8.6 Governing Law and Jurisdiction. The parties agree that the laws of the State of New Jersey (without giving effect to its conflicts of law principles) govern all matters and actions arising out of or relating to this Agreement, including, without limitation, its validity, interpretation, construction, performance, and enforcement. Both parties agree to the State and Federal courts located in the State of New Jersey as proper venue and jurisdiction for any dispute arising out of this Agreement.
8.7 Prevailing Party’s Fees. The prevailing party in any action relating to this Agreement shall be entitled to payment of all costs, expenses, losses, damages and reasonable attorneys’ fees incurred in defending or prosecuting any such claim, suit or proceeding. The determination of the “prevailing party” for these purposes shall be made by the court exercising jurisdiction over the matter.

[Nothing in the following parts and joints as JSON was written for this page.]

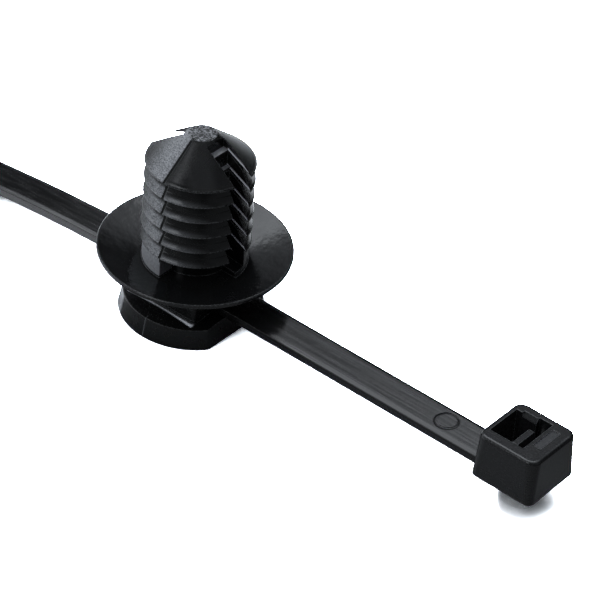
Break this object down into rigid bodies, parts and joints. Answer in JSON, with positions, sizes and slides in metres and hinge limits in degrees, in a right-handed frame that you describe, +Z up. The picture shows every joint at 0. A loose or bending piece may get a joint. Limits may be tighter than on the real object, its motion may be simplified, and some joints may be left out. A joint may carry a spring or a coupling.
{
  "type": "fir tree cable tie",
  "caption": "Cable tie with a separate push-in fir tree mount threaded on its strap, for fixing a cable bundle to a hole in a panel.",
  "frame": {"origin": "centre of the mount's flat foot", "axes": "+Z up the barbed tree, +X along the level strap towards the head"},
  "size_m": [0.1495, 0.0226, 0.0244],
  "materials": {
    "tie_nylon": "black nylon, satin gloss",
    "mount_nylon": "black nylon, satin with eroded grain on part of the tree"
  },
  "bodies": {
    "mount": {"fir_tree_mount": "mount_nylon"},
    "tie": {"cable_tie": "tie_nylon"}
  },
  "joints": [
    {"name": "strap_slide", "type": "slide", "parent": "mount", "child": "tie", "axis": [-1, 0, 0], "range_m": [0, 0.032]}
  ]
}
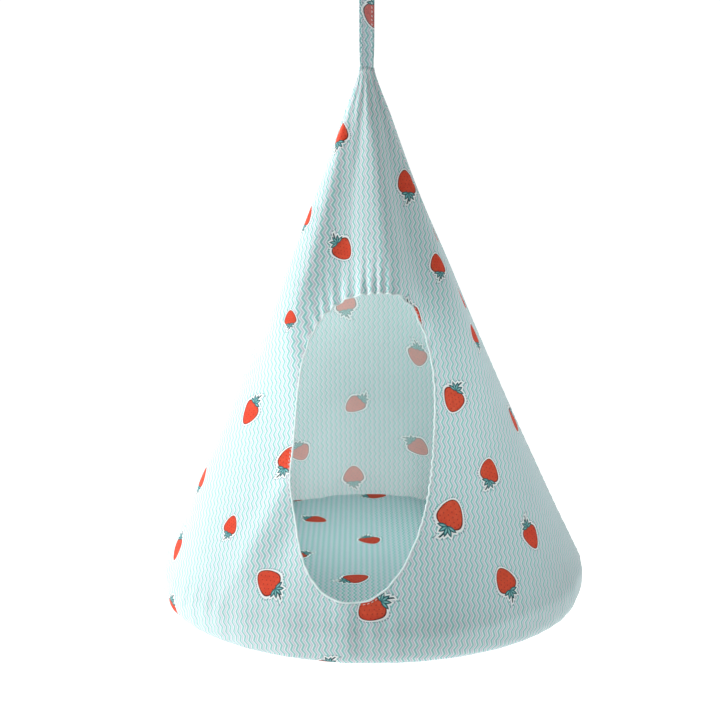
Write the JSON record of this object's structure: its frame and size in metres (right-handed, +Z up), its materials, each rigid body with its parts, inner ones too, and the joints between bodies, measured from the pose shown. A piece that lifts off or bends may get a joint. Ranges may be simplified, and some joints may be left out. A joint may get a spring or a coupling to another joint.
{
  "type": "hanging fabric pod",
  "caption": "Hanging cone-shaped fabric pod with an oval doorway, a thick round floor pad, and a sewn strap on a swivel snap hook.",
  "frame": {"origin": "inside of the snap hook's bow, where a ceiling hook or screw eye bears on it", "axes": "+Z up along the hanging line, the doorway faces -Y, +X to the right of someone facing the doorway"},
  "size_m": [0.394, 0.3944, 0.6625],
  "materials": {
    "printed_cotton": "matte",
    "cotton_tape": "matte",
    "cotton_webbing": "matte",
    "foam": "matte",
    "polypropylene": "matte",
    "zinc_alloy": "satin",
    "steel": "satin"
  },
  "bodies": {
    "hook": {"snap_hook_body": "zinc_alloy", "gate_rivet": "steel"},
    "gate": {"gate": "zinc_alloy", "gate_spring": "steel"},
    "swivel": {"swivel_eye": "zinc_alloy", "swivel_washer": "steel"},
    "pod": {"strap_webbing": "cotton_webbing", "strap_cover": "printed_cotton", "front_panel": "printed_cotton", "back_panel": "printed_cotton", "door_binding": "cotton_tape", "side_tape_left": "cotton_tape", "side_tape_right": "cotton_tape", "base_panel": "printed_cotton", "rim_binding": "cotton_tape", "base_board": "polypropylene", "pad_cover_top": "printed_cotton", "pad_cover_bottom": "printed_cotton", "pad_foam": "foam"}
  },
  "joints": [
    {"name": "gate_open", "type": "hinge", "parent": "hook", "child": "gate", "pos_m": [0.012, 0, -0.038], "axis": [0, -1, 0], "range_deg": [0, 28], "stiffness_Nm_per_rad": 0.15, "springref_deg": -17.19},
    {"name": "swivel_spin", "type": "hinge", "parent": "hook", "child": "swivel", "pos_m": [0, 0, -0.0455], "axis": [0, 0, 1], "continuous": true},
    {"name": "pod_swing", "type": "hinge", "parent": "swivel", "child": "pod", "pos_m": [0, 0, -0.082], "axis": [1, 0, 0], "range_deg": [-35, 35]}
  ]
}
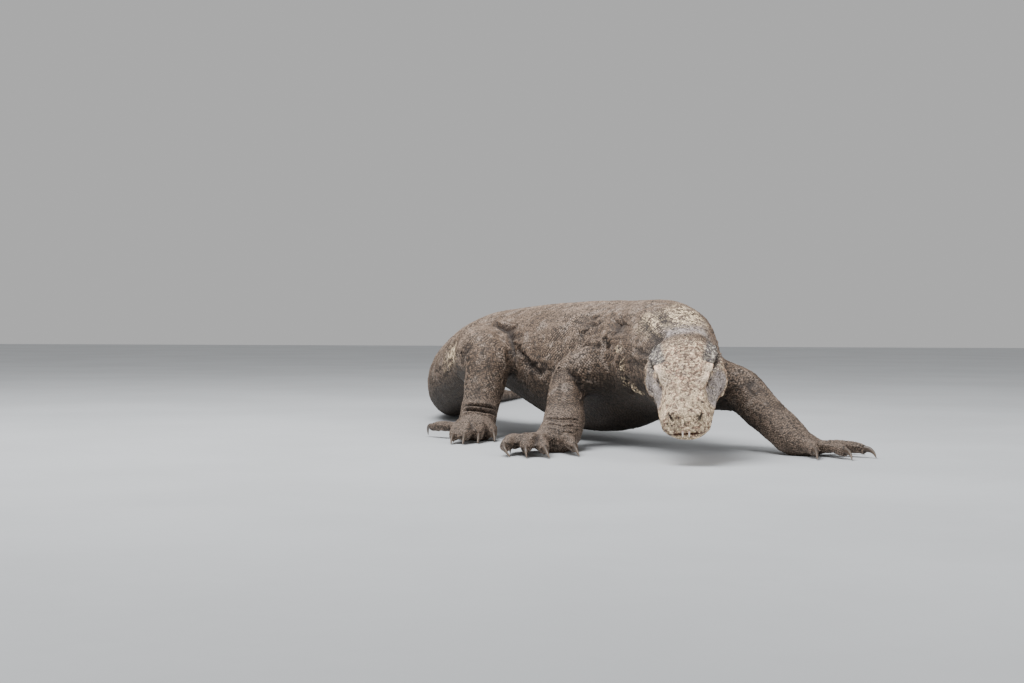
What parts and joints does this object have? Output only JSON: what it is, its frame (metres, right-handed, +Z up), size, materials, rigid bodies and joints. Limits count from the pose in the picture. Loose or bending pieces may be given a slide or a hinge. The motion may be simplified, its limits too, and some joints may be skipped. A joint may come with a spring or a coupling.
{
  "type": "komodo dragon",
  "caption": "Komodo dragon in mid stride, head held low, a fore leg reaching out to its left, tail trailing on the floor, as a still life-size model with claws and teeth",
  "frame": {"origin": "middle of the whole animal's footprint box, on the floor it stands on", "axes": "+Z up; the animal faces -Y with its snout, its left side is towards +X, and the tail trails towards +Y"},
  "size_m": [0.7458, 2.28, 0.2497],
  "materials": {
    "body_hide": "dusty grey-brown hide with raised round scales, paler on their tips, dark between them",
    "head_hide": "mottled cream and grey hide with small scales and smooth pale brows",
    "claw_horn": "dark worn horn, dusted with mud",
    "eye_surface": "wet dark brown",
    "tooth_enamel": "ivory tinged with pink"
  },
  "bodies": {
    "root": {"belly": "body_hide", "chest": "body_hide", "claw_fore_left_1": "claw_horn", "claw_fore_left_2": "claw_horn", "claw_fore_left_3": "claw_horn", "claw_fore_left_4": "claw_horn", "claw_fore_left_5": "claw_horn", "claw_fore_right_1": "claw_horn", "claw_fore_right_2": "claw_horn", "claw_fore_right_3": "claw_horn", "claw_fore_right_4": "claw_horn", "claw_fore_right_5": "claw_horn", "claw_hind_left_1": "claw_horn", "claw_hind_left_2": "claw_horn", "claw_hind_left_3": "claw_horn", "claw_hind_left_4": "claw_horn", "claw_hind_left_5": "claw_horn", "claw_hind_right_1": "claw_horn", "claw_hind_right_2": "claw_horn", "claw_hind_right_3": "claw_horn", "claw_hind_right_4": "claw_horn", "claw_hind_right_5": "claw_horn", "eye_left": "eye_surface", "eye_right": "eye_surface", "foot_left": "body_hide", "foot_right": "body_hide", "forearm_left": "body_hide", "forearm_right": "body_hide", "hand_left": "body_hide", "hand_right": "body_hide", "head": "head_hide", "hips": "body_hide", "lower_jaw": "head_hide", "neck": "body_hide", "shank_left": "body_hide", "shank_right": "body_hide", "tail_1": "body_hide", "tail_2": "body_hide", "tail_3": "body_hide", "tail_4": "body_hide", "thigh_left": "body_hide", "thigh_right": "body_hide", "tooth_left": "tooth_enamel", "tooth_right": "tooth_enamel", "upper_arm_left": "body_hide", "upper_arm_right": "body_hide"}
  },
  "joints": []
}
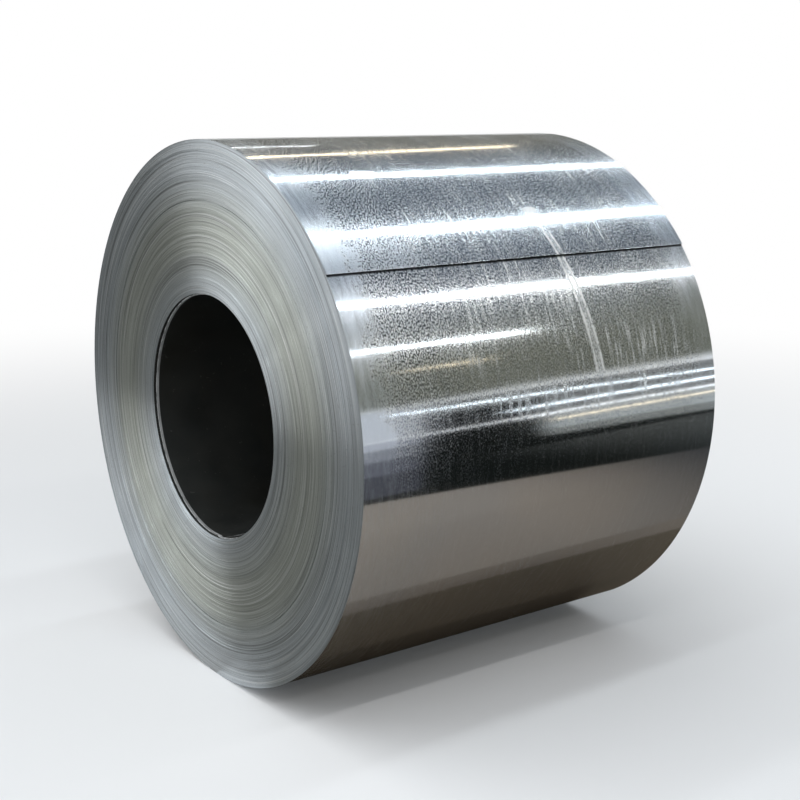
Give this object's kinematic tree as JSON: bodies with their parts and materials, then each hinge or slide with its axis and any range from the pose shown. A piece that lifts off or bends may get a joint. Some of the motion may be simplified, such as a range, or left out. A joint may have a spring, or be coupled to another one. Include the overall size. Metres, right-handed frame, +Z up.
{
  "type": "steel coil",
  "caption": "Coil of galvanised steel strip lying on its side, with an open round bore and the strip's free end lapped over the outside.",
  "frame": {"origin": "middle of the bore, halfway along the strip's width", "axes": "+X along the bore towards the far end, +Z up, -Y towards the side where the strip's free end shows"},
  "size_m": [0.914, 1.135, 1.1358],
  "materials": {
    "galvanised_strip": "hot-dip galvanised strip: bright and mirror-like with fine grey spangle on the outside, dull grey cut edges on the ends"
  },
  "bodies": {
    "root": {"wound_strip": "galvanised_strip"}
  },
  "joints": []
}
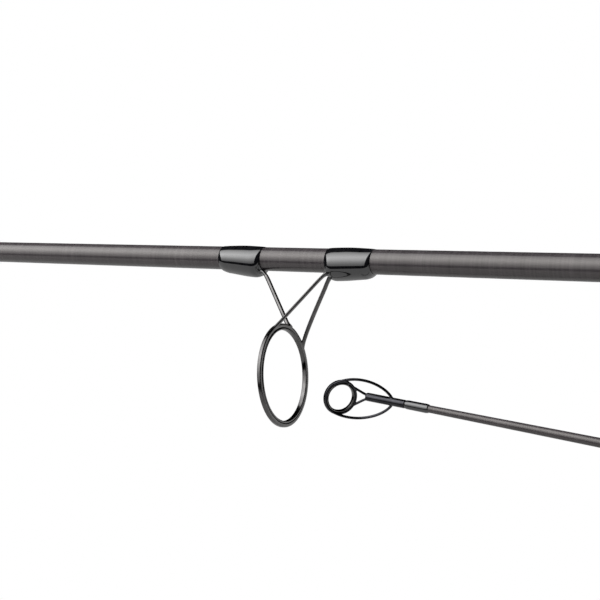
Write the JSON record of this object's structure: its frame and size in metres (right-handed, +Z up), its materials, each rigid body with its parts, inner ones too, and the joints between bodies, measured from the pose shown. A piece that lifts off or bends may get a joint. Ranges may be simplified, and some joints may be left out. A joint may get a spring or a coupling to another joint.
{
  "type": "fishing rod",
  "caption": "Take-apart spinning fishing rod with ringed line guides, foam grips and a screw-locked reel seat, its sections laid side by side.",
  "frame": {"origin": "on the floor under the middle of the box that holds both sections as they lie", "axes": "+X along the butt section towards the butt cap, +Z up from the floor; the tip section lies on the -Y side"},
  "size_m": [1.2272, 0.1708, 0.047],
  "materials": {
    "carbon": "satin carbon fibre with a clear coat",
    "epoxy": "gloss black epoxy over thread",
    "smoke_metal": "smoke-grey plated guide frame",
    "black_metal": "gloss black plated tip-top frame",
    "ring_metal": "polished grey ring insert",
    "foam": "fine closed-cell foam",
    "rubber": "soft black rubber",
    "seat_plastic": "satin black moulded composite",
    "trim_metal": "smoke-grey anodised trim"
  },
  "bodies": {
    "butt_section": {"blank_end_plug": "rubber", "butt_blank": "carbon", "butt_cap": "rubber", "butt_cap_disc": "trim_metal", "butt_guide_frame": "smoke_metal", "butt_guide_front_wrap": "epoxy", "butt_guide_rear_wrap": "epoxy", "butt_guide_ring": "ring_metal", "butt_trim_ring": "trim_metal", "fixed_hood": "seat_plastic", "foregrip": "foam", "front_winding_check": "trim_metal", "rear_grip": "foam", "rear_grip_check": "trim_metal", "reel_seat_body": "seat_plastic", "seat_arbor_front": "foam", "seat_arbor_rear": "foam", "seat_front_ring": "trim_metal", "seat_rear_check": "trim_metal"},
    "hood": {"moving_hood": "seat_plastic"},
    "nut": {"lock_nut": "seat_plastic", "lock_nut_ring": "trim_metal"},
    "tip_section": {"ferrule_sleeve": "carbon", "ferrule_whipping": "epoxy", "fifth_guide_frame": "smoke_metal", "fifth_guide_ring": "ring_metal", "fifth_guide_wrap": "epoxy", "fourth_guide_frame": "smoke_metal", "fourth_guide_ring": "ring_metal", "fourth_guide_wrap": "epoxy", "second_guide_frame": "smoke_metal", "second_guide_front_wrap": "epoxy", "second_guide_rear_wrap": "epoxy", "second_guide_ring": "ring_metal", "third_guide_frame": "smoke_metal", "third_guide_front_wrap": "epoxy", "third_guide_rear_wrap": "epoxy", "third_guide_ring": "ring_metal", "tip_blank": "carbon", "tip_top_frame": "black_metal", "tip_top_ring": "ring_metal", "tip_top_wrap": "epoxy"}
  },
  "joints": [
    {"name": "hood_slide", "type": "slide", "parent": "butt_section", "child": "hood", "axis": [-1, 0, 0], "range_m": [0, 0.02]},
    {"name": "nut_spin", "type": "hinge", "parent": "hood", "child": "nut", "pos_m": [0.05068, 0.07196, 0.01352], "axis": [-1, 0, 0], "range_deg": [0, 4800]},
    {"name": "tip_lift", "type": "slide", "parent": "butt_section", "child": "tip_section", "axis": [0, 0, 1], "range_m": [0, 0.3]}
  ],
  "couplings": [
    {"joint": "hood_slide", "follows": "nut_spin", "m_per_rad": 0.00023873}
  ]
}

8.8 Entire Agreement. This Agreement, including the schedules and/or exhibits attached hereto, constitutes the entire agreement between the parties hereto with respect to the subject matter hereof and supersedes all previous agreements and understandings, whether oral or written, express or implied, with respect to its subject matter. Except as may be expressly authorized herein, this Agreement may not be altered, amended, or modified except by written instrument signed by the duly authorized representatives of both parties.
8.9 Counterparts. This Agreement may be executed in multiple counterparts, each of which shall be deemed an original, but all of which shall be considered together as one and the same instrument. Further, in making proof of this Agreement, it shall not be necessary to produce or account for more than one (1) counterpart signed by the party against whom enforcement is sought.
8.10 Signatory Authority. The individual accepting the terms of this License and signing this Agreement for Customer, is duly authorized to execute contracts on behalf of Customer and Company, and to bind the Parties.